This dish is a souvenir from my trip to Phu Quoc, Vietnam, a couple of years ago. I towed it more excitedly than any tourist with a stash of tailor made suits or a conical ‘non la’ hat.
The food in Vietnam is really special. I’ve eaten Vietnamese in Melbourne literally hundreds of times – lazy family lunches at our Victoria Street regular, wrestling over the last crunchy cigar-like spring roll to wrap in cups of crisp lettuce with strands of coriander and mint, mid-week pow-wow lunches gossiping over steaming broth and slurping slippery noodles, and boozy BYO birthdays staring inebriated eyes into plates of translucent dumplings.

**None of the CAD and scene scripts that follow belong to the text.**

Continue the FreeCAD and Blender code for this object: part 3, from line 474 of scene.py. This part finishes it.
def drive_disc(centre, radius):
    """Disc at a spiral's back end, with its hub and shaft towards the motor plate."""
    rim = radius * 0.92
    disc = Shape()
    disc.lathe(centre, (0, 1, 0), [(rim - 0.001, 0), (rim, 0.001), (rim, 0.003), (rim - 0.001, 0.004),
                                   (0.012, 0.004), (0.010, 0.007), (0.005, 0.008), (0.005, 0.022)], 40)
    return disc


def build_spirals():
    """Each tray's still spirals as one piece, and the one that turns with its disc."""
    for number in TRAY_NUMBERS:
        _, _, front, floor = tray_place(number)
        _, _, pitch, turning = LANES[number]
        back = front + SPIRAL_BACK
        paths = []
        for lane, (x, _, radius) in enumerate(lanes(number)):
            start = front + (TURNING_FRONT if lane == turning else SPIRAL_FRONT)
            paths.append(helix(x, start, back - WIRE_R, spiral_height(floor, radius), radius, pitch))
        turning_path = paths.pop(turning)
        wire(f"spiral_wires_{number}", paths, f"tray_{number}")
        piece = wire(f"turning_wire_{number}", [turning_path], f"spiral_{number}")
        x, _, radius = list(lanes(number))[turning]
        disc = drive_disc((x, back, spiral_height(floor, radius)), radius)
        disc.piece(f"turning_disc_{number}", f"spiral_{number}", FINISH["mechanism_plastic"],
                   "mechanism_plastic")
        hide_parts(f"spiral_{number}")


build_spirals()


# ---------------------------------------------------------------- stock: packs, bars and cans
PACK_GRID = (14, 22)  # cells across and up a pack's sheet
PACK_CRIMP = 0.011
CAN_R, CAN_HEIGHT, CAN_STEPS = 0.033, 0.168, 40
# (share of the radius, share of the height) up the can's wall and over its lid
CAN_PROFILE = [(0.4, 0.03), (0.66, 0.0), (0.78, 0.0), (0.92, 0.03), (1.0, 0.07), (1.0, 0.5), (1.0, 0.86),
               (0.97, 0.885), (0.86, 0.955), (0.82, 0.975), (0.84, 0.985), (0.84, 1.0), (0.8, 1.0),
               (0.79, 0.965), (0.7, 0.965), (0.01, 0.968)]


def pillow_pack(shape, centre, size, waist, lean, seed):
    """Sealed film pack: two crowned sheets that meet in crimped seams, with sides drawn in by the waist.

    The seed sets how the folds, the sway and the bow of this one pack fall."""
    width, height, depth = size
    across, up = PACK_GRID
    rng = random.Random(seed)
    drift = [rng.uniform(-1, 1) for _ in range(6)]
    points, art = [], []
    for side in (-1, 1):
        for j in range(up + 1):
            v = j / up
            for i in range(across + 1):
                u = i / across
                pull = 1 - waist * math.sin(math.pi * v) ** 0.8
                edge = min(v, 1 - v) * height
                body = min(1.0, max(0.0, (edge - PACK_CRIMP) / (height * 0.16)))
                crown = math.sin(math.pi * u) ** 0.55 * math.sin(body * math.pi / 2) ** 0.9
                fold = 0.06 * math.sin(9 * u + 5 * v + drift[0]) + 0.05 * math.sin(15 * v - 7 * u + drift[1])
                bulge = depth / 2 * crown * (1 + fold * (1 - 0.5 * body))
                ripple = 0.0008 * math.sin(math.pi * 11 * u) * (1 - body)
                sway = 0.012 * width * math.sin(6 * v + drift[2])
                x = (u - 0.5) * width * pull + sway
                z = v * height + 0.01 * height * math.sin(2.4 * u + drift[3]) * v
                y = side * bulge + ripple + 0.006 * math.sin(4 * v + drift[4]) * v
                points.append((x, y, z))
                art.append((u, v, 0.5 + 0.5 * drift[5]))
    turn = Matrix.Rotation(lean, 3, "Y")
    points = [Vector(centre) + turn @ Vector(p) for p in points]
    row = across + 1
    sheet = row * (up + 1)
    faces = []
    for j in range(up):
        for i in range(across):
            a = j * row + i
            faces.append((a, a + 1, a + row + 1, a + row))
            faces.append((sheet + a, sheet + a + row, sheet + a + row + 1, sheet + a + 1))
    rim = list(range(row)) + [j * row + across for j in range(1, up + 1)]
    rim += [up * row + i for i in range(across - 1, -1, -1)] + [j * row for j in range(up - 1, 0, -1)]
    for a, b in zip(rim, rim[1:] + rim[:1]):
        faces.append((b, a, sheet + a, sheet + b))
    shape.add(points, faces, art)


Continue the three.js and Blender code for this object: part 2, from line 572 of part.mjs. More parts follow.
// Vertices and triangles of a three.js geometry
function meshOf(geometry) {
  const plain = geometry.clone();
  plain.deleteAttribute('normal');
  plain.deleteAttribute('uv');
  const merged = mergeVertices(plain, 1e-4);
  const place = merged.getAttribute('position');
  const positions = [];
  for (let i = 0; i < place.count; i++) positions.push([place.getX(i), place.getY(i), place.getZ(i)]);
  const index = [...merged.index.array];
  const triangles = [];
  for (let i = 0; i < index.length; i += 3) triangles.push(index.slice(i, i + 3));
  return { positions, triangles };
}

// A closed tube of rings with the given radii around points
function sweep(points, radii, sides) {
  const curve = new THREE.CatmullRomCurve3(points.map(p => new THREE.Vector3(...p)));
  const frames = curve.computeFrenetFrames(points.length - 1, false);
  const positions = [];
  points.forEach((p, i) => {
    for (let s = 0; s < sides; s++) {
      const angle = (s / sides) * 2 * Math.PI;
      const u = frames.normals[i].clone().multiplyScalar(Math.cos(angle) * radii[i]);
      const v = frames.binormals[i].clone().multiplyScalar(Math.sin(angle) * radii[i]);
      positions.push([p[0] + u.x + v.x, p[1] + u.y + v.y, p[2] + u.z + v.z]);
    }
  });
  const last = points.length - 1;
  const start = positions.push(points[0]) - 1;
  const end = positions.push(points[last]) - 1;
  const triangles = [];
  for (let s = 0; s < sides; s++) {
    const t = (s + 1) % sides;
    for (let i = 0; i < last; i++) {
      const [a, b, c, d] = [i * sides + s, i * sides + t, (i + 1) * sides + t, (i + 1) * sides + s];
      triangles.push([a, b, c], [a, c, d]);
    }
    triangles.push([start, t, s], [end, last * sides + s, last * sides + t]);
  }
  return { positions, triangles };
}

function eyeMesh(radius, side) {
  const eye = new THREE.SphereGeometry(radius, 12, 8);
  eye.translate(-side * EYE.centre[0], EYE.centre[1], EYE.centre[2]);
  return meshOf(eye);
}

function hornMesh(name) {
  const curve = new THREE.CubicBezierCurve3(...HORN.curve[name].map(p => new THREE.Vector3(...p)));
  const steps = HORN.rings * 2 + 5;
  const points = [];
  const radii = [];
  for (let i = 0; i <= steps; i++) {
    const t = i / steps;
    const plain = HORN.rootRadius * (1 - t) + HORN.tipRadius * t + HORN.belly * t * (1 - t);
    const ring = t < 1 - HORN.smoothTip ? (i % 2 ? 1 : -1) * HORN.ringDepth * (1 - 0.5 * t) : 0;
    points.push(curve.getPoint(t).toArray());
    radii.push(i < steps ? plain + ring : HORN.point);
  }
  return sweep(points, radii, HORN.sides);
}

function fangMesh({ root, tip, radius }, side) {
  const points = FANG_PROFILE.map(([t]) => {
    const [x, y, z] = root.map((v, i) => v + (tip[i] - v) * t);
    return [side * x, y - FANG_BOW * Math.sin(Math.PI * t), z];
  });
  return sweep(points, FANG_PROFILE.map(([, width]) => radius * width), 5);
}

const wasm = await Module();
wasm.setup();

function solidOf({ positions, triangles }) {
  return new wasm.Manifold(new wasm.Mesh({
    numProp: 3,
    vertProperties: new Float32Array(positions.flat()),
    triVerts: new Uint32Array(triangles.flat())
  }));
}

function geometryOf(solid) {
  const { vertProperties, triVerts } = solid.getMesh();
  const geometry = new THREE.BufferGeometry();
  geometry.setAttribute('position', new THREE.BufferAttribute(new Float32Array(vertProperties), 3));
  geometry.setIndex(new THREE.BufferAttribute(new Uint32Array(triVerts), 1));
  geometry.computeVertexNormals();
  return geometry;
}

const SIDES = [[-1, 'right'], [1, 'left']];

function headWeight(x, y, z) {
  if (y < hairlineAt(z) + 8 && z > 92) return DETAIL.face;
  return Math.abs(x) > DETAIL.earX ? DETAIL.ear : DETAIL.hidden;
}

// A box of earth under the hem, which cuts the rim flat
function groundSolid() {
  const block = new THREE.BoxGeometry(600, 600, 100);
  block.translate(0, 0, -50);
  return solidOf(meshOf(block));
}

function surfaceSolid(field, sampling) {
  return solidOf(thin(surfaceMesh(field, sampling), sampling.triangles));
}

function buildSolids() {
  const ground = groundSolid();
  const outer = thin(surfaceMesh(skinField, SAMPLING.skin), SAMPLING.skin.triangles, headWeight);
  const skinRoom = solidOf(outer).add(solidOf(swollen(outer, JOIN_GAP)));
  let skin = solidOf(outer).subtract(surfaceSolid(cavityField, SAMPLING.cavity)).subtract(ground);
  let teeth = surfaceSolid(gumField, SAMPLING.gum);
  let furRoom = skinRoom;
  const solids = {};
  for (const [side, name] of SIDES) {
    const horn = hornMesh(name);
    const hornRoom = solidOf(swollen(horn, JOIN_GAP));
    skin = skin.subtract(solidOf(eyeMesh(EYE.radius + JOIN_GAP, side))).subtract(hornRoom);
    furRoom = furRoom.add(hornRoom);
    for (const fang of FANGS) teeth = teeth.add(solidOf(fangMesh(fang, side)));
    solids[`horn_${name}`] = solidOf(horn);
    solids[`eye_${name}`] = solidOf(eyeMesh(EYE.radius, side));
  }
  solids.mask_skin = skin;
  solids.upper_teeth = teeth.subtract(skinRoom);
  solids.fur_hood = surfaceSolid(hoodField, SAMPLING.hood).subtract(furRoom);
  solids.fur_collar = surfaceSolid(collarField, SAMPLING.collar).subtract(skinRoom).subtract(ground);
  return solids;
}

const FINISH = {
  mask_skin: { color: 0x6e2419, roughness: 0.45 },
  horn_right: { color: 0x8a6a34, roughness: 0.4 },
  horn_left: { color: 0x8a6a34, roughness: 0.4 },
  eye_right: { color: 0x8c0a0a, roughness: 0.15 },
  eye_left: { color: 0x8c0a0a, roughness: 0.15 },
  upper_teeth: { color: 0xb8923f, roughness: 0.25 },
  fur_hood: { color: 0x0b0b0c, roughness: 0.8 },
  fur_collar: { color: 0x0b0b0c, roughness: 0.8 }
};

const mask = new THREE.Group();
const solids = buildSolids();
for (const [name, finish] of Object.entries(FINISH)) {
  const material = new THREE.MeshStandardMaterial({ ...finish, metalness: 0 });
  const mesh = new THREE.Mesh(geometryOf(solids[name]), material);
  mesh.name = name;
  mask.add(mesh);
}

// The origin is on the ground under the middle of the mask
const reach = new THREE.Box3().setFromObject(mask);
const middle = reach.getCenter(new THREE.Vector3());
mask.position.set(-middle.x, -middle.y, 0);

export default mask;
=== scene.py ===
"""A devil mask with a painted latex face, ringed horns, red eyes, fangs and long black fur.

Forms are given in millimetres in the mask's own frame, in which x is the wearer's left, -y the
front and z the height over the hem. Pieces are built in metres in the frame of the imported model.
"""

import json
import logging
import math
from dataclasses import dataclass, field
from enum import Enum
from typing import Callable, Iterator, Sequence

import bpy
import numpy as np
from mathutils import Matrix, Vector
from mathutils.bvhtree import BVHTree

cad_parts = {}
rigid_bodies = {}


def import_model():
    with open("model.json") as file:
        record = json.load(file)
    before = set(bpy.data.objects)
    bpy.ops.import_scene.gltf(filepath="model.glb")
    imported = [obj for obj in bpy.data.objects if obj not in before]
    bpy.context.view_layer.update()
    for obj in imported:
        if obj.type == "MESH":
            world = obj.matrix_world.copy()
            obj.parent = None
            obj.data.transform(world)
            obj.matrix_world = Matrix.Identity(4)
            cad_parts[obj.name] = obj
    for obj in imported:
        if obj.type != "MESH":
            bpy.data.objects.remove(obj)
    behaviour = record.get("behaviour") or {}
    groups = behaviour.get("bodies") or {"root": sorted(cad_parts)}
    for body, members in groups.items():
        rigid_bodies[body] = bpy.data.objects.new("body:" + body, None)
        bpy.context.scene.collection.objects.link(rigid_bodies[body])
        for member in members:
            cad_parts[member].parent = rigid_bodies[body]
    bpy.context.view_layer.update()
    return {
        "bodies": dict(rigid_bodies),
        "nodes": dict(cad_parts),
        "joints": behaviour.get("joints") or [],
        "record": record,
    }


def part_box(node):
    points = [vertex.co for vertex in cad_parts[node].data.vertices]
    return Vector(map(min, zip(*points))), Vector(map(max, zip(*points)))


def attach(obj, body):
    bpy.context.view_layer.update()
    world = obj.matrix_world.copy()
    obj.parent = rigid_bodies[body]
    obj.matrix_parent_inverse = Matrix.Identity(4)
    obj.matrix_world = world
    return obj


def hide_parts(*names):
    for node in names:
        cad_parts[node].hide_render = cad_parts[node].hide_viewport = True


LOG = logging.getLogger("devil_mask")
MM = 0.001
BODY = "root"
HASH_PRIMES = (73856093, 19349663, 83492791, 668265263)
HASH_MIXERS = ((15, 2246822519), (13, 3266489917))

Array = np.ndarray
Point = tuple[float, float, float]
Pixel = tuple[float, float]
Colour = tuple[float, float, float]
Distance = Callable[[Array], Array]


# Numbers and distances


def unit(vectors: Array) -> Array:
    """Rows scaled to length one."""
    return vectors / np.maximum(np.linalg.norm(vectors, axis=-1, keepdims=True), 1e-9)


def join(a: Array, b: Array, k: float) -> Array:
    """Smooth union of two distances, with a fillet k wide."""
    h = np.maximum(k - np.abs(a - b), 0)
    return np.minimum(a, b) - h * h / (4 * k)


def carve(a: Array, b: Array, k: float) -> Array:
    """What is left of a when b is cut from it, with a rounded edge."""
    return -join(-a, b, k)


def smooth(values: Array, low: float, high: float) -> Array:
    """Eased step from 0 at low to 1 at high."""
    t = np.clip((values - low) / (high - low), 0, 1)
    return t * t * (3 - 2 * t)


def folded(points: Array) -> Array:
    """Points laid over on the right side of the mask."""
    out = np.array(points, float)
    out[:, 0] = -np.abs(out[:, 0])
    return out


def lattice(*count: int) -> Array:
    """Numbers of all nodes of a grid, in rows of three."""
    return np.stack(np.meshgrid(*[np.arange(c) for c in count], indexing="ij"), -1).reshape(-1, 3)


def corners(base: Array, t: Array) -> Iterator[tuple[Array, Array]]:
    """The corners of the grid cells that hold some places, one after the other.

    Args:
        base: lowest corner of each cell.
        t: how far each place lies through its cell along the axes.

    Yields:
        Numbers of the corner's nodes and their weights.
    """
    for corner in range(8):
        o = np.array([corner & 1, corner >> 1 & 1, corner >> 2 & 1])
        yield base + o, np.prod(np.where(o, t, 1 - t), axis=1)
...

But Vietnamese food, in Vietnam, is very different. Supermarkets are hard to find, as produce is purchased fresh from the markets each morning, and this is evident with every delectable mouthful. Colours are vibrant, flavour contrasts are suspended like balance-scales, and textures tap-dance over your taste-buds. The exciting regional diversity reflects the varying climate and geography. I was often distracted by the street-side buffet of food stalls, nibbling my way through the day on dishes I’d previously never tried.
Phu Quoc is an hour micro-sized plane trip from Ho Chi Mihn. The little island is draped in long dirt roads and mountainous rugged forests, and speckled with fishing villages. It is framed by powdery sand and floats on glassy water. The steps from the rear of our hotel rolled right on to the beach and the high-tide lapped at the building. At the top of the steps was the restaurant where we ate breakfast staring into the expansive ocean. The long breakfast buffet was illuminated by tropical fruits, and adorned with jugs of fresh juice, fluffy eggs, crunchy bacon and silky noodles.
At the end of the table a friendly fellow in a chef’s hat artfully whipped up banh xeo. I had those pancakes every damn day we stayed on that island. Five consecutive days. By the end of the trip, I was bantering with the pancake man over the fry pan, watching on in anticipation while he worked his magic.
The genius in this dish is drizzling the sweet/salty/tart elixir over the top. It seeps easily through the crisp lacy pancake and imbues the mix of crunchy bean shoots, soft salty prawn and pork, and peppery mint. They are easy to make, egg and dairy free, and can be eaten at any time of the day. You could eat them wrapped in lettuce, omit the pork for a lighter option, or fill them with something else altogether (any suggestions?) I like them for a late weekend breakfast, getting nostalgic with a straw in my juice.
I’ve taken inspiration from Luke Ngyuen’s recipe to recreate this recipe (my go-to chef for Vietnamese cooking). His show ‘Luke Nguyen’s Vietnam’ is a dream to watch.
This recipe makes about 3 large pancakes.
You will Need
For the pancake
- 1 ¼ cups of rice flour
- 1 tsp ground turmeric
- 1 cup coconut milk
- 1 cup water
- ¼ cup chopped spring onion
- 1 tbsp oil (vegetable or coconut oil)
For the filling
- 1 pork chop (or pork belly), chopped into small pieces
- 2 tsp fish sauce
- 2 tsp soy sauce
- 2 cloves minced garlic
- 10 – 15 prawns, cooked and peeled
- 1 cups bean sprouts
- 2 tbsp oil (vegetable or coconut oil)
For the sauce
- Juice of 4 limes
- ¼ cup water
- 4 tbsp fish sauce
- 1 tsp caster sugar
- 1 chilli, finely sliced
- ½ clove garlic finely sliced
- ½ grated carrot
- Place the pork in a bowl and coat in the soy sauce and fish sauce. Set aside to marinate for at least half an hour.
- Combine flour, turmeric, coconut milk and water in a bowl and combine until smooth. Add the spring onions and leave to rest while preparing the filling and the sauce.
- Fry 2 tbsp garlic until translucent. Add the pork and cook on high heat until the meat is golden and the rind has crisped up and/ or melted away.
- Coat a clean fry pan with 1 tbsp of oil. With a ladle, carefully pour the pancake batter over the base of your pan thinly and evenly. Once the edges begin to crisp up, sprinkle a handful of bean shoots, a little pork and about 6 prawns (adjust this depending on how large your pancake is and how full you’d like your pancake) on one side of the pancake.
- Cook the pancake for a further 1-2 minutes. Be patient – it will fall apart if not cooked through properly. Seal any holes with extra batter. Peek under the edge of your pancake. It will be ready when brown and crisp.
- Fold over the pancake, and slide it on to a plate.
- For the sauce, combine all ingredients in a bowl and mix until the sugar is dissolved.
- Serve with fresh mint and coriander, lettuce, and pour over, or dip into the sauce.